BRIEF - From the first line of the data through the line containing "return [Passage(RING_Y - half, RING_Y", return each line exactly.

--------------------------------------------------

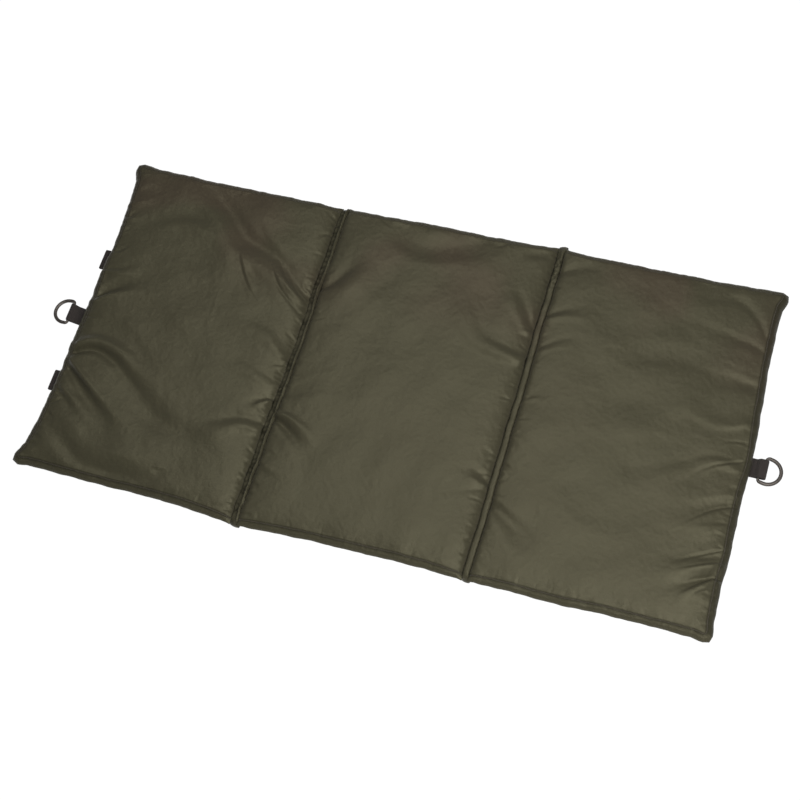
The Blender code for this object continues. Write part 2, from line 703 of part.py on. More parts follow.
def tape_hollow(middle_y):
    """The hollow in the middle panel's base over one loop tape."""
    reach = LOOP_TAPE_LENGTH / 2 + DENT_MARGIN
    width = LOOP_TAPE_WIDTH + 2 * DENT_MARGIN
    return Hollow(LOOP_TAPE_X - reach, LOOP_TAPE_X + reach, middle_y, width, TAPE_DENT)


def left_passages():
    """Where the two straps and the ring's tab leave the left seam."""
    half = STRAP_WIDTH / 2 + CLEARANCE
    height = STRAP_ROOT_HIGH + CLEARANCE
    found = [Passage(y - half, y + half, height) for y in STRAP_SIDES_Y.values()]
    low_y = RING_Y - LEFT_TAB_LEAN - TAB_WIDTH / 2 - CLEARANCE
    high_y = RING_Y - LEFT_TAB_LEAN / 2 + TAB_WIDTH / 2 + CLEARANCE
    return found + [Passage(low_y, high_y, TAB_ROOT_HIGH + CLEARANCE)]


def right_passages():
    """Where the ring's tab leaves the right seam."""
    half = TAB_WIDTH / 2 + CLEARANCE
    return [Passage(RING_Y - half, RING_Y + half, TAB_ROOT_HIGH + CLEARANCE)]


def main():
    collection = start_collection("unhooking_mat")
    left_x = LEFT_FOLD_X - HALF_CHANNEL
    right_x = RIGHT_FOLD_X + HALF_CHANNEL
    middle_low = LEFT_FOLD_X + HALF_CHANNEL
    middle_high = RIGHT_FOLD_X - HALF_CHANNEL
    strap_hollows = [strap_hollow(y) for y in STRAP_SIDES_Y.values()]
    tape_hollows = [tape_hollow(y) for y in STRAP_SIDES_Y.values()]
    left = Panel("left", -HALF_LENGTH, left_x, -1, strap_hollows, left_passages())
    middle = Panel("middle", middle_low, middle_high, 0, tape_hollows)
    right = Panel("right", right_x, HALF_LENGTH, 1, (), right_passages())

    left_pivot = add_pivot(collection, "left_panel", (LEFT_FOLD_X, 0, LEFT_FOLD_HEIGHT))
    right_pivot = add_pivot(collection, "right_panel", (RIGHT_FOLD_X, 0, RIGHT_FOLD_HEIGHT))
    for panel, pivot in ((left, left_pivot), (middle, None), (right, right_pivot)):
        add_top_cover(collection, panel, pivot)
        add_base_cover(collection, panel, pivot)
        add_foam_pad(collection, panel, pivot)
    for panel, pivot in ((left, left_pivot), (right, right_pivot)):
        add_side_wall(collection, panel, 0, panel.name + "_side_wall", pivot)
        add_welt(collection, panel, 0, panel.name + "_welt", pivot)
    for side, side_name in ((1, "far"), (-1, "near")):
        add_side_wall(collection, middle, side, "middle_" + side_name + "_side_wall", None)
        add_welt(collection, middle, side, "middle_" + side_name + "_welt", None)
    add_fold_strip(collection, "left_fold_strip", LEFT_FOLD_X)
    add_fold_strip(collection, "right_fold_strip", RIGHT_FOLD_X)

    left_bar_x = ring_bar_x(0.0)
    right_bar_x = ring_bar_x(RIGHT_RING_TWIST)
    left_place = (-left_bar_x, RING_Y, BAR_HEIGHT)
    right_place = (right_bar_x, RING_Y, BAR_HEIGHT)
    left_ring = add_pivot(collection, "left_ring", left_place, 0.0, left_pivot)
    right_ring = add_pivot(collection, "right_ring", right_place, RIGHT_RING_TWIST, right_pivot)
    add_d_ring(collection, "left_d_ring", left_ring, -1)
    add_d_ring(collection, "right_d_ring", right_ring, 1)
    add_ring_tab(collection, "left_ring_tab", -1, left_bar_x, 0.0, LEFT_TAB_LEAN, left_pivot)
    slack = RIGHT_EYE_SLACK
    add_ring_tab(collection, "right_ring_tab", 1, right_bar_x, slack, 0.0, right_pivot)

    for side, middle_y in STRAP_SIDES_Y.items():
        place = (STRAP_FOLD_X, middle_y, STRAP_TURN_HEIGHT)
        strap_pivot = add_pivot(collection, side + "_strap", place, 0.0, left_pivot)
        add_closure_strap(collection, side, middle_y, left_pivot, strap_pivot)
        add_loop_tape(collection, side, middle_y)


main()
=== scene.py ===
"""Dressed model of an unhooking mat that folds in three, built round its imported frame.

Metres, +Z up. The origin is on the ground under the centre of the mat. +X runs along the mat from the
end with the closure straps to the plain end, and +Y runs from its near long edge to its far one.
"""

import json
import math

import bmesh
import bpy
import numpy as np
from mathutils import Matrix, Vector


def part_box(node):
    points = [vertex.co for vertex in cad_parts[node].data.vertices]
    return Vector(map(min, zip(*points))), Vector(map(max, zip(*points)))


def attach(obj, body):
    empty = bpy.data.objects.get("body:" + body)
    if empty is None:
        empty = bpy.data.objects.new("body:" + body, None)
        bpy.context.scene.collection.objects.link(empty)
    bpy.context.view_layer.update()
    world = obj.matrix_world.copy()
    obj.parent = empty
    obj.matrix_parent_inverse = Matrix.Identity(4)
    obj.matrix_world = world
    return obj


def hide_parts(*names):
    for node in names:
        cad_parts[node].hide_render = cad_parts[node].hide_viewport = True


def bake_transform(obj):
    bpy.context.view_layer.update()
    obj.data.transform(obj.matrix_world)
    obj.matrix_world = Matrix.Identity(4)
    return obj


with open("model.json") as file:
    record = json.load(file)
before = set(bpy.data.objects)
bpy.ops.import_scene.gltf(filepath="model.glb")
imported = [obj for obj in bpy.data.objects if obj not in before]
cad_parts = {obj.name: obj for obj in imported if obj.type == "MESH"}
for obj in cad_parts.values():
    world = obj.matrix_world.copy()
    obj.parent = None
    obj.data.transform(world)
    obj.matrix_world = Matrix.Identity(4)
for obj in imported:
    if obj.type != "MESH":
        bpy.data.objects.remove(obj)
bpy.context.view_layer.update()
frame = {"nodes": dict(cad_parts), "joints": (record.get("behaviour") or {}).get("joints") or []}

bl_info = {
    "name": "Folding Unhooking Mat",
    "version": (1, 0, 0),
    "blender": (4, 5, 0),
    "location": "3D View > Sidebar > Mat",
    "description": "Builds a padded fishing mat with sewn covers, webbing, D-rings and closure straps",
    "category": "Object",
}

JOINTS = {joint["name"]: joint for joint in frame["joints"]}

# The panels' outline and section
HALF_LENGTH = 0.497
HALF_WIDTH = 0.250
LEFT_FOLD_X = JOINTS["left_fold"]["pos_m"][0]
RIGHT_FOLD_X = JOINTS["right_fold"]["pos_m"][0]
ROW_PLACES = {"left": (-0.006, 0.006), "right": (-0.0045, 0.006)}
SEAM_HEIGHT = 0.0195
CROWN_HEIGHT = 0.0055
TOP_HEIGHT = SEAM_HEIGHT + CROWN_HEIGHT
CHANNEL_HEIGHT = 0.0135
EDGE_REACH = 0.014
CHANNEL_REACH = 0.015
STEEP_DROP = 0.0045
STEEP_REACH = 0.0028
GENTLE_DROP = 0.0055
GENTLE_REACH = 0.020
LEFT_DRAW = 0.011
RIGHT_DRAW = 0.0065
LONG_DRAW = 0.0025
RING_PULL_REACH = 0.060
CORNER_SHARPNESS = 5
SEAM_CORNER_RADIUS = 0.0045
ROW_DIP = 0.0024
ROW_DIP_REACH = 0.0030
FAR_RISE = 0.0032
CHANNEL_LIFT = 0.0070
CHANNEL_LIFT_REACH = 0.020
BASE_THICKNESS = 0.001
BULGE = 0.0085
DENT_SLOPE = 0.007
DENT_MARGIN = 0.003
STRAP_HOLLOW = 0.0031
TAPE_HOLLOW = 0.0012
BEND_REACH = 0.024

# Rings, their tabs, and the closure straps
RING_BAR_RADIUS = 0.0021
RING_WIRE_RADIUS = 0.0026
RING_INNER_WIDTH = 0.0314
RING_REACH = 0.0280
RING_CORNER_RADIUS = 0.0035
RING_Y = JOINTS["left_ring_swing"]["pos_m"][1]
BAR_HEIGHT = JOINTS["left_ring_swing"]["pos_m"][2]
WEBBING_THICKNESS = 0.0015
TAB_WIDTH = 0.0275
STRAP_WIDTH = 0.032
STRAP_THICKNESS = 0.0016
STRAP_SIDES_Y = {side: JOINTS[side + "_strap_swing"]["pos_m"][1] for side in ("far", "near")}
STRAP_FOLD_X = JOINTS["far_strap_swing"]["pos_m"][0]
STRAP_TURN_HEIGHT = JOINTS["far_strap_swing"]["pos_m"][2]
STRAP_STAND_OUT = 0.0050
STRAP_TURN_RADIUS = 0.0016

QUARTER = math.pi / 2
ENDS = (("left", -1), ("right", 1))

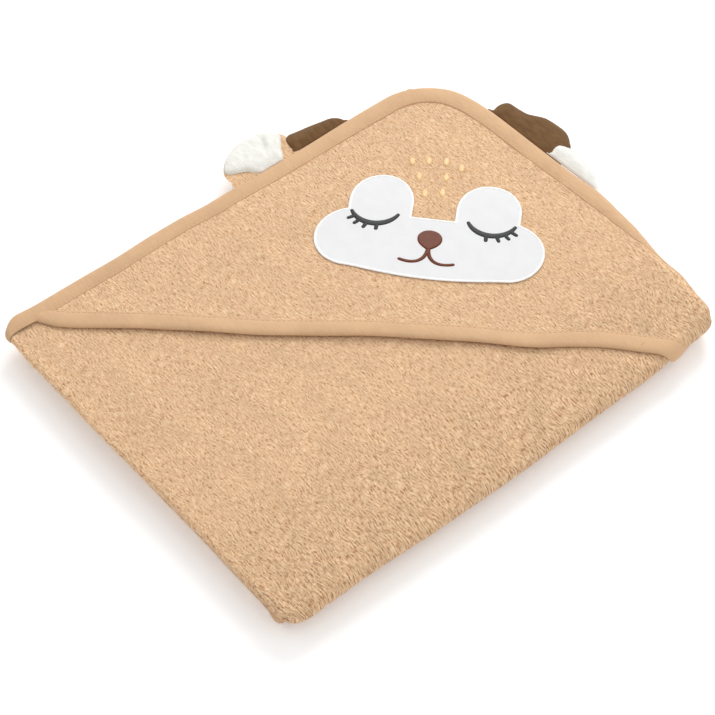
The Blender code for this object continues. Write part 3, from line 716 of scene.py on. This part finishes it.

--------------------------------------------------

THE RESULT -
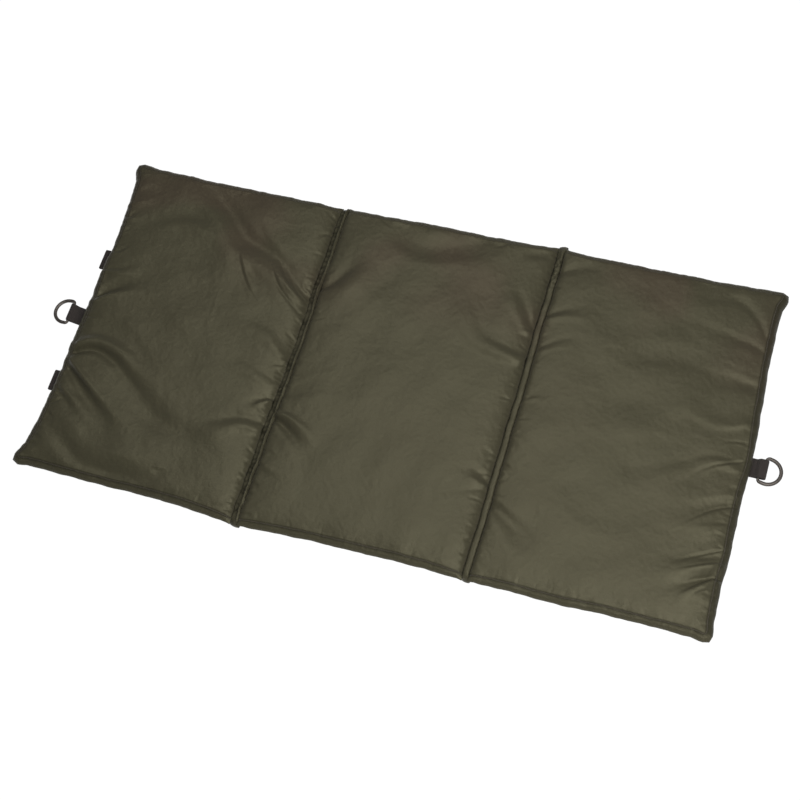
The Blender code for this object continues. Write part 2, from line 703 of part.py on. More parts follow.
def tape_hollow(middle_y):
    """The hollow in the middle panel's base over one loop tape."""
    reach = LOOP_TAPE_LENGTH / 2 + DENT_MARGIN
    width = LOOP_TAPE_WIDTH + 2 * DENT_MARGIN
    return Hollow(LOOP_TAPE_X - reach, LOOP_TAPE_X + reach, middle_y, width, TAPE_DENT)


def left_passages():
    """Where the two straps and the ring's tab leave the left seam."""
    half = STRAP_WIDTH / 2 + CLEARANCE
    height = STRAP_ROOT_HIGH + CLEARANCE
    found = [Passage(y - half, y + half, height) for y in STRAP_SIDES_Y.values()]
    low_y = RING_Y - LEFT_TAB_LEAN - TAB_WIDTH / 2 - CLEARANCE
    high_y = RING_Y - LEFT_TAB_LEAN / 2 + TAB_WIDTH / 2 + CLEARANCE
    return found + [Passage(low_y, high_y, TAB_ROOT_HIGH + CLEARANCE)]


def right_passages():
    """Where the ring's tab leaves the right seam."""
    half = TAB_WIDTH / 2 + CLEARANCE
    return [Passage(RING_Y - half, RING_Y + half, TAB_ROOT_HIGH + CLEARANCE)]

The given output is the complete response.